More than one reviewer has taken note that Don Walling is the only executive not campaigning actively for the presidency, and also the only executive who honestly has the best interests of his company and community at heart. Thus Don Walling represents a common type of the Golden Age of Hollywood: the reluctant hero/leader. In the end, he pursues a campaign for the presidency only because, in the hands of any other successor (but more particularly in the hands of the stingy Shaw or the cowardly Dudley), the company might crash and take the town with it, a thing that he cannot allow to happen.
Background and Production
This film was based on the 1952 novel of the same title by author Cameron Hawley. Perhaps in the certain knowledge that a novel with such a multiplicity of characters would prove difficult to follow, Metro-Goldwyn-Mayer Studios opted for an all-star cast. The cast list for this film includes at least ten of the most famous and highly-paid stars of the MGM stable, many of whom had already been leading men and women in many other films. The director was Robert Wise, another Hollywood veteran.
This film was released in the United States on April 30, 1954, and worldwide shortly thereafter. It appeared in French-speaking and Spanish-speaking parts of the world under titles that translated as "The Tower of the Ambitious Ones."
Awards and Nominations
Nina Foch received a nomination for an Academy Award for Best Performance by an Actress in a Supporting Role for her excellent portrait of the leading secretary, Erica Martin.
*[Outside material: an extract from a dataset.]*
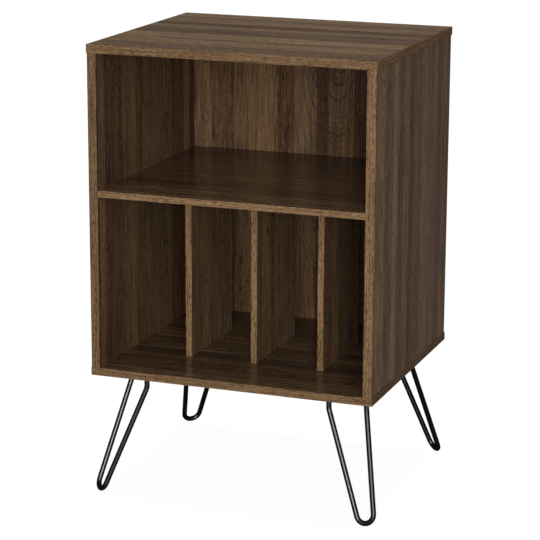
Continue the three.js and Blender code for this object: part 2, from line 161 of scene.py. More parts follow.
WALNUT = {  # colours of the strips in the print
    "pale": (0.170, 0.109, 0.061),
    "olive": (0.146, 0.093, 0.049),
    "tan": (0.138, 0.081, 0.040),
    "mid": (0.116, 0.070, 0.038),
    "grey": (0.101, 0.064, 0.041),
    "umber": (0.096, 0.054, 0.029),
    "purple": (0.080, 0.043, 0.029),
    "dark": (0.060, 0.034, 0.021),
}

BAND_BROWN = (0.206, 0.122, 0.061)
HARDBOARD_BROWN = (0.300, 0.188, 0.104)
RINGS_PER_METRE = 320.0
DARKEST_TONE = 0.25  # of the print, as a share of its strip's colour
DARKEST_BAND_TONE = 0.2

# Each board's strips, as (width, colour) or (width, colour, figure). A figure is
# (heart, slope, start, strength): the arches' middle across the board, where -1 and 1 are
# the strip's edges and it may lie beyond them, how fast they close along the board, where
# along it they begin, and how dark their lines are.
STRIPS = {
    "top": (
        (22, "grey"),
        (44, "mid"),
        (52, "olive", (0.2, 0.16, -0.32, 0.8)),
        (24, "mid"),
        (54, "pale"),
        (30, "umber"),
        (46, "grey", (-0.3, 0.22, -0.08, 0.9)),
        (30, "olive"),
        (38, "umber", (0.6, 0.1, 0.1, 0.7)),
        (52, "olive"),
        (27, "grey"),
        (60, "pale", (0.1, 0.2, 0.3, 0.7)),
    ),
    "right_side": (
        (11, "mid"),
        (46, "olive", (0.3, 0.10, 0.52, 1.0)),
        (26, "grey"),
        (20, "mid"),
        (25, "pale"),
        (12, "mid"),
        (27, "umber", (0.5, 0.12, 0.42, 0.9)),
        (36, "mid", (-0.6, 0.05, 0.3, 0.5)),
        (26, "purple", (0.1, 0.2, 0.6, 0.9)),
        (50, "umber"),
        (27, "tan"),
        (26, "mid"),
        (50, "grey", (0.4, 0.08, 0.7, 0.5)),
        (32, "purple"),
        (30, "mid"),
        (34, "umber"),
    ),
    "left_side": (
        # These first two strips, at the front edge, are print strips made dark to paint the shade
        # along the front of the wall, under the top.
        (5, "dark"),
        (29, "mid"),
        (22, "purple", (0.0, 0.14, 0.8, 0.9)),
        (58, "umber", (0.3, 0.16, 0.45, 1.0)),
        (22, "mid"),
        (40, "tan"),
        (30, "umber"),
        (36, "mid", (0.2, 0.08, 0.6, 0.6)),
        (44, "grey"),
        (62, "mid", (0.0, 0.10, 0.1, 1.0)),
        (60, "umber", (-0.4, 0.1, 0.5, 0.7)),
        (30, "tan"),
        (50, "purple"),
    ),
    "back": (
        (52, "tan", (0.5, 0.14, 0.7, 0.8)),
        (46, "umber"),
        (2, "dark"),
        (31, "mid", (0.2, 0.12, 0.75, 0.7)),
        (60, "tan"),
        (34, "umber", (0.0, 0.10, 0.8, 0.8)),
        (2, "dark"),
        (48, "mid", (1.5, 0.20, 0.95, 0.9)),
        (24, "dark"),
        (54, "mid", (-0.1, 0.24, 0.96, 1.0)),
        (24, "dark"),
        (47, "purple"),
        (34, "mid"),
        (44, "umber", (0.1, 0.18, 0.4, 0.9)),
        (60, "tan"),
    ),
    "shelf": (
        (13, "pale"),
        (7, "olive"),
        (10, "umber"),
        (40, "olive"),
        (66, "umber", (0.2, 0.12, -0.3, 0.9)),
        (3, "dark"),
        (40, "umber"),
        (34, "mid", (0.1, 0.2, 0.0, 0.8)),
        (36, "umber", (0.3, 0.06, 0.0, 0.4)),
        (46, "umber", (-0.2, 0.05, 0.2, 0.4)),
        # These last two strips, at the rear, are print strips made dark to paint the shade that
        # falls at the back of the shelf, under the top.
        (71, "purple"),
        (104, "dark"),
    ),
    "bottom": (
        (12, "pale"),
        (18, "olive"),
        (22, "umber"),
        (8, "mid"),
        (34, "umber", (0.2, 0.12, -0.3, 0.9)),
        (12, "purple"),
        (10, "tan"),
        (16, "umber"),
        (34, "dark"),
        (44, "mid"),
        (20, "umber"),
        (16, "dark"),
        (28, "tan", (0.1, 0.2, 0.0, 0.8)),
        (28, "mid"),
        (30, "umber"),
        (38, "purple"),
        # This last strip, at the rear, is a print strip made dark to paint the shade that falls at
        # the back of the bottom, under the shelf.
        (100, "dark"),
    ),
    "divider": (
        (26, "mid"),
        (22, "umber"),
        (44, "tan", (0.1, 0.14, 0.2, 0.9)),
        (22, "umber"),
        (34, "mid"),
        (30, "grey"),
        (34, "mid", (-0.2, 0.10, 0.5, 0.8)),
    ),
}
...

She won the award in that category given by the National Board of Review.
In an interview that she gave to film historian Robert Osborne, Miss Foch said that she had resented the peremptory order she had received to appear in this film in such a "small" role. She responded by making her role into one that was anything but small. Afterward, she realized that she had been tricked into delivering exactly the sort of performance that Robert Wise wanted.
Her National Board win and Academy Award nomination shows that at least some of her colleagues understood and appreciated what she did.